Kepentingan Nasional di Tengah Dinamika Global

Ketua Program Studi Studi Wilayah Eropa Sekolah Kajian Stratejik dan Global Universitas Indonesia Universitas Indonesia (SKSG-UI) Henny Saptatia mengatakan secara alamiah negara-negara kaya akan selalu menggunakann kekuatannya untuk memaksakan kepentingan mereka pada level global. 

Pemaksaan kepentingan oleh negara-negara kaya ini tak jarang dilakukan dengan cuci tangan atas dampak buruk yang kerap dihasilkan. Lebih parah, mereka justru sering membebankan negara-negara lemah untuk bertanggung jawab atas tindakan-tindakannya.

Hal tersebut disampaikan Henny Saptatia sebagai narasumber dalam Focus Group Discussion (FGD) Lembaga Ketahanan Nasional (Lemhanas) Republik Indonesia bertajuk Kolaborasi Kepemimpinan G20: Konektivitas dan Rantai Pasok Global, pekan lalu di Jakarta.

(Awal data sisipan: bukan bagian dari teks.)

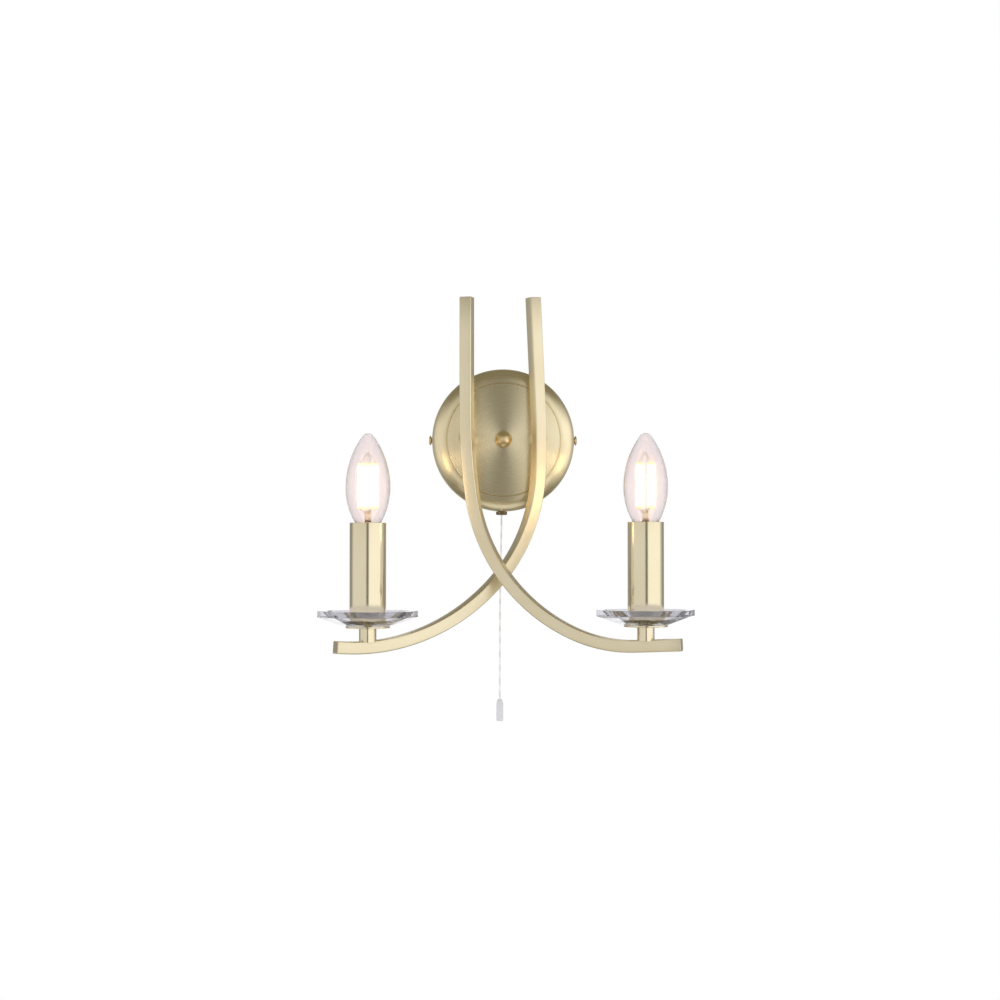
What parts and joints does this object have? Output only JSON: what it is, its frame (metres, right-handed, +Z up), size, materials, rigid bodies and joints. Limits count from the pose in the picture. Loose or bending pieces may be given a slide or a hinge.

“Negara-negara kaya menggunakan berbagai cara seperti menggunakan pihak ketiga untuk membebankan eksternalitas negatif dari perekonomian dunia kepada negara-negara lemah. Padahal, penyumbang terbesar dari eksternalitas tersebut justru negara-negara kaya,” kata Henny, dikutip Kamis (25/8/2022).

Sementara Professor Hubungan Internasional Universitas Indonesia Evi Fitriani menambahkan bahwa kebijakan politik luar negeri Indonesia juga merupakan refleksi dari kebijakan politik dalam negerinya.

“Sehingga butuh soliditas dalam perpektif pengambil kebijakan strategis Indonesia. Dengan demikian, Indonesia mampu membangun kemandirian untuk kebutuhan-kebutuhan mendasar negara. Kemandirian ini juga sangat penting sebagai modal Indonesia dalam memperjuangkan kepentingan nasionalnya dalam kancah global,” jelas Evi.